◆ **Short task**: Make an exact copy of the lines below.

◆ **Record set**:

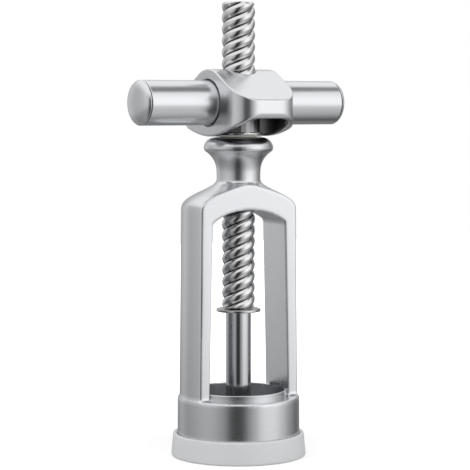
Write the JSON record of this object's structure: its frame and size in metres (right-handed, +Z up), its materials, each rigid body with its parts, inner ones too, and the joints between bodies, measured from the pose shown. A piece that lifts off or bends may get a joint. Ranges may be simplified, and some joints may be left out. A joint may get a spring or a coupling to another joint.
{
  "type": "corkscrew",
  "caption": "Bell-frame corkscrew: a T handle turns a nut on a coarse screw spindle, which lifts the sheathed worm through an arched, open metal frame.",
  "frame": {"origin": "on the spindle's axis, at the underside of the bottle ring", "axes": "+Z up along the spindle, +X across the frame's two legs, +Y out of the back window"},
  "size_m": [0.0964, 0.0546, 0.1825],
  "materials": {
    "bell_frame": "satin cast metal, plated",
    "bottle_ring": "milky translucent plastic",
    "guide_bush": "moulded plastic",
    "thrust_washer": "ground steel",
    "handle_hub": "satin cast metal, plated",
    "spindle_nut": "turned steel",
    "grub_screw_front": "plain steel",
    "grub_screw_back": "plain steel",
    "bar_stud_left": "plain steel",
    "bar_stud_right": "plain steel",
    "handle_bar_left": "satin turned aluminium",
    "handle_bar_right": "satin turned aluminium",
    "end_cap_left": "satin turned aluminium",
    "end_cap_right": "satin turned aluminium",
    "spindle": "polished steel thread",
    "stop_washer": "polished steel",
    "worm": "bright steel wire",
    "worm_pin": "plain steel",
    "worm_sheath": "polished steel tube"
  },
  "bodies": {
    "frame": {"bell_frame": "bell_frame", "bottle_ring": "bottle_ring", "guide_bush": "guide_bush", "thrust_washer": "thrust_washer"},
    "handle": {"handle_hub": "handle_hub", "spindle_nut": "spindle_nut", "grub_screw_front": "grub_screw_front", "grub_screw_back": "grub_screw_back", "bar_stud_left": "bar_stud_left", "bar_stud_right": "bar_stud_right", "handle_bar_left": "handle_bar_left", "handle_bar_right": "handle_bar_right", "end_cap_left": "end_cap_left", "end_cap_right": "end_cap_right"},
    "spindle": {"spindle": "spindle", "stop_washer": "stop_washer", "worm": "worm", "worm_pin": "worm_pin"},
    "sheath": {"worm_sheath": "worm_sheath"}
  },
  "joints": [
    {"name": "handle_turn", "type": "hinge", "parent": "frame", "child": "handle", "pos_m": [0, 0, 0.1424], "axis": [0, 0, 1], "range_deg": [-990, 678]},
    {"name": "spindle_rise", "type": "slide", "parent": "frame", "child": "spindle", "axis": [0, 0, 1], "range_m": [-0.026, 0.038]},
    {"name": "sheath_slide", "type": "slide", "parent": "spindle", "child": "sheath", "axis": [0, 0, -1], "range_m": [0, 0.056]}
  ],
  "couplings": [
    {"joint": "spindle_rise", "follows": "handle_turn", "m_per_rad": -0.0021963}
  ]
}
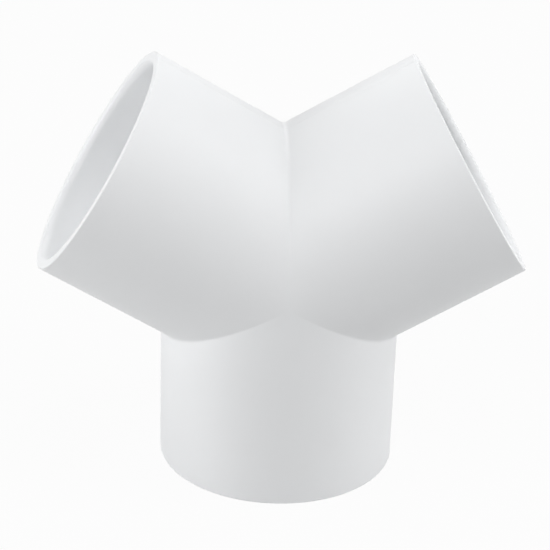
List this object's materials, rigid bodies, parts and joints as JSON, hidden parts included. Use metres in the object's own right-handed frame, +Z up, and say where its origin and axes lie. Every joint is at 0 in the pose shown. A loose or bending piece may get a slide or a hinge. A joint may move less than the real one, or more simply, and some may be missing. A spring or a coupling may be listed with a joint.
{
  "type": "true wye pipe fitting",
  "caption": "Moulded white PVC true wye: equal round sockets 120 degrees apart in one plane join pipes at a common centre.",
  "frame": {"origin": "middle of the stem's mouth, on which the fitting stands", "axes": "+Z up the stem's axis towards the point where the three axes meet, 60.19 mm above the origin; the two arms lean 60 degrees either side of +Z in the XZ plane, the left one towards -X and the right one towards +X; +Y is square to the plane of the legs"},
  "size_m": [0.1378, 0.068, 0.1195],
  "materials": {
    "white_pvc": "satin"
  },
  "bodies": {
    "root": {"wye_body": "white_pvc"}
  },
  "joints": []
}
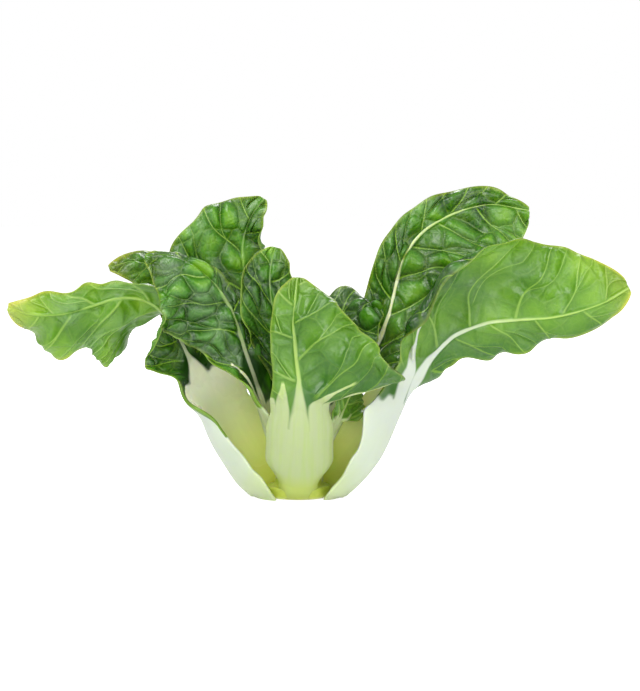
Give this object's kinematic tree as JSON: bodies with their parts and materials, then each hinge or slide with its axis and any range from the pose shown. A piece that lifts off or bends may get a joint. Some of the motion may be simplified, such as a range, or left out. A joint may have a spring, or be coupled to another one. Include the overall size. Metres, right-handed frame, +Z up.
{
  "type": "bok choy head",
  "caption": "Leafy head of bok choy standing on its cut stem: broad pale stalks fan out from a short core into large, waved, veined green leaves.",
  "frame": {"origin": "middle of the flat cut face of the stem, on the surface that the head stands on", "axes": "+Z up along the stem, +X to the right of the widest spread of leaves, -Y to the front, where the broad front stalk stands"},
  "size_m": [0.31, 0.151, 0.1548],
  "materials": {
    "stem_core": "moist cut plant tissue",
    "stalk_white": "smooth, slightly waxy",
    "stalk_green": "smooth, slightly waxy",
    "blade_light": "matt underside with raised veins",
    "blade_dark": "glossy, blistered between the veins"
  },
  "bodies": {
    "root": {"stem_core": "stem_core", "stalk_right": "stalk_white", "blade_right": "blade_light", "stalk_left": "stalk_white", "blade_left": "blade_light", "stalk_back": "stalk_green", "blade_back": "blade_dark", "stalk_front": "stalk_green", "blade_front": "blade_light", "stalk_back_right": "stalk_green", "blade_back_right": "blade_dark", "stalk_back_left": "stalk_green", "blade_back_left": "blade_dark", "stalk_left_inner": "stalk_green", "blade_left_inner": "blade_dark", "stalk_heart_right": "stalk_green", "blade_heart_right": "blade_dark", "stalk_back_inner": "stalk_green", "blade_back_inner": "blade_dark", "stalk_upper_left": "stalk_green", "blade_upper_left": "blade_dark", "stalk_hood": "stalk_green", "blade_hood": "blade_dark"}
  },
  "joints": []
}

◆ **Correct response**:
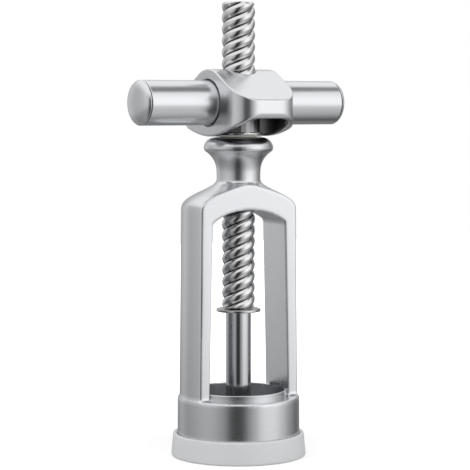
Write the JSON record of this object's structure: its frame and size in metres (right-handed, +Z up), its materials, each rigid body with its parts, inner ones too, and the joints between bodies, measured from the pose shown. A piece that lifts off or bends may get a joint. Ranges may be simplified, and some joints may be left out. A joint may get a spring or a coupling to another joint.
{
  "type": "corkscrew",
  "caption": "Bell-frame corkscrew: a T handle turns a nut on a coarse screw spindle, which lifts the sheathed worm through an arched, open metal frame.",
  "frame": {"origin": "on the spindle's axis, at the underside of the bottle ring", "axes": "+Z up along the spindle, +X across the frame's two legs, +Y out of the back window"},
  "size_m": [0.0964, 0.0546, 0.1825],
  "materials": {
    "bell_frame": "satin cast metal, plated",
    "bottle_ring": "milky translucent plastic",
    "guide_bush": "moulded plastic",
    "thrust_washer": "ground steel",
    "handle_hub": "satin cast metal, plated",
    "spindle_nut": "turned steel",
    "grub_screw_front": "plain steel",
    "grub_screw_back": "plain steel",
    "bar_stud_left": "plain steel",
    "bar_stud_right": "plain steel",
    "handle_bar_left": "satin turned aluminium",
    "handle_bar_right": "satin turned aluminium",
    "end_cap_left": "satin turned aluminium",
    "end_cap_right": "satin turned aluminium",
    "spindle": "polished steel thread",
    "stop_washer": "polished steel",
    "worm": "bright steel wire",
    "worm_pin": "plain steel",
    "worm_sheath": "polished steel tube"
  },
  "bodies": {
    "frame": {"bell_frame": "bell_frame", "bottle_ring": "bottle_ring", "guide_bush": "guide_bush", "thrust_washer": "thrust_washer"},
    "handle": {"handle_hub": "handle_hub", "spindle_nut": "spindle_nut", "grub_screw_front": "grub_screw_front", "grub_screw_back": "grub_screw_back", "bar_stud_left": "bar_stud_left", "bar_stud_right": "bar_stud_right", "handle_bar_left": "handle_bar_left", "handle_bar_right": "handle_bar_right", "end_cap_left": "end_cap_left", "end_cap_right": "end_cap_right"},
    "spindle": {"spindle": "spindle", "stop_washer": "stop_washer", "worm": "worm", "worm_pin": "worm_pin"},
    "sheath": {"worm_sheath": "worm_sheath"}
  },
  "joints": [
    {"name": "handle_turn", "type": "hinge", "parent": "frame", "child": "handle", "pos_m": [0, 0, 0.1424], "axis": [0, 0, 1], "range_deg": [-990, 678]},
    {"name": "spindle_rise", "type": "slide", "parent": "frame", "child": "spindle", "axis": [0, 0, 1], "range_m": [-0.026, 0.038]},
    {"name": "sheath_slide", "type": "slide", "parent": "spindle", "child": "sheath", "axis": [0, 0, -1], "range_m": [0, 0.056]}
  ],
  "couplings": [
    {"joint": "spindle_rise", "follows": "handle_turn", "m_per_rad": -0.0021963}
  ]
}
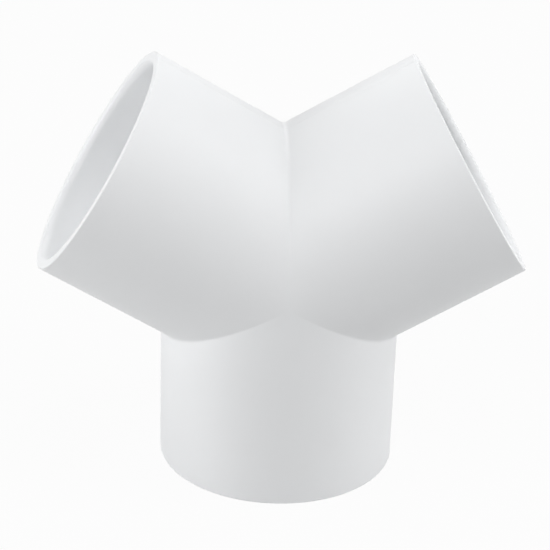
List this object's materials, rigid bodies, parts and joints as JSON, hidden parts included. Use metres in the object's own right-handed frame, +Z up, and say where its origin and axes lie. Every joint is at 0 in the pose shown. A loose or bending piece may get a slide or a hinge. A joint may move less than the real one, or more simply, and some may be missing. A spring or a coupling may be listed with a joint.
{
  "type": "true wye pipe fitting",
  "caption": "Moulded white PVC true wye: equal round sockets 120 degrees apart in one plane join pipes at a common centre.",
  "frame": {"origin": "middle of the stem's mouth, on which the fitting stands", "axes": "+Z up the stem's axis towards the point where the three axes meet, 60.19 mm above the origin; the two arms lean 60 degrees either side of +Z in the XZ plane, the left one towards -X and the right one towards +X; +Y is square to the plane of the legs"},
  "size_m": [0.1378, 0.068, 0.1195],
  "materials": {
    "white_pvc": "satin"
  },
  "bodies": {
    "root": {"wye_body": "white_pvc"}
  },
  "joints": []
}
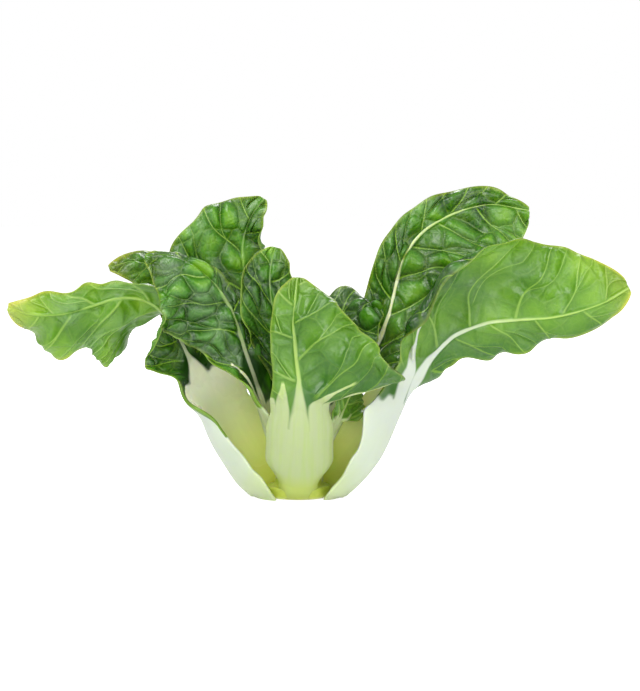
Give this object's kinematic tree as JSON: bodies with their parts and materials, then each hinge or slide with its axis and any range from the pose shown. A piece that lifts off or bends may get a joint. Some of the motion may be simplified, such as a range, or left out. A joint may have a spring, or be coupled to another one. Include the overall size. Metres, right-handed frame, +Z up.
{
  "type": "bok choy head",
  "caption": "Leafy head of bok choy standing on its cut stem: broad pale stalks fan out from a short core into large, waved, veined green leaves.",
  "frame": {"origin": "middle of the flat cut face of the stem, on the surface that the head stands on", "axes": "+Z up along the stem, +X to the right of the widest spread of leaves, -Y to the front, where the broad front stalk stands"},
  "size_m": [0.31, 0.151, 0.1548],
  "materials": {
    "stem_core": "moist cut plant tissue",
    "stalk_white": "smooth, slightly waxy",
    "stalk_green": "smooth, slightly waxy",
    "blade_light": "matt underside with raised veins",
    "blade_dark": "glossy, blistered between the veins"
  },
  "bodies": {
    "root": {"stem_core": "stem_core", "stalk_right": "stalk_white", "blade_right": "blade_light", "stalk_left": "stalk_white", "blade_left": "blade_light", "stalk_back": "stalk_green", "blade_back": "blade_dark", "stalk_front": "stalk_green", "blade_front": "blade_light", "stalk_back_right": "stalk_green", "blade_back_right": "blade_dark", "stalk_back_left": "stalk_green", "blade_back_left": "blade_dark", "stalk_left_inner": "stalk_green", "blade_left_inner": "blade_dark", "stalk_heart_right": "stalk_green", "blade_heart_right": "blade_dark", "stalk_back_inner": "stalk_green", "blade_back_inner": "blade_dark", "stalk_upper_left": "stalk_green", "blade_upper_left": "blade_dark", "stalk_hood": "stalk_green", "blade_hood": "blade_dark"}
  },
  "joints": []
}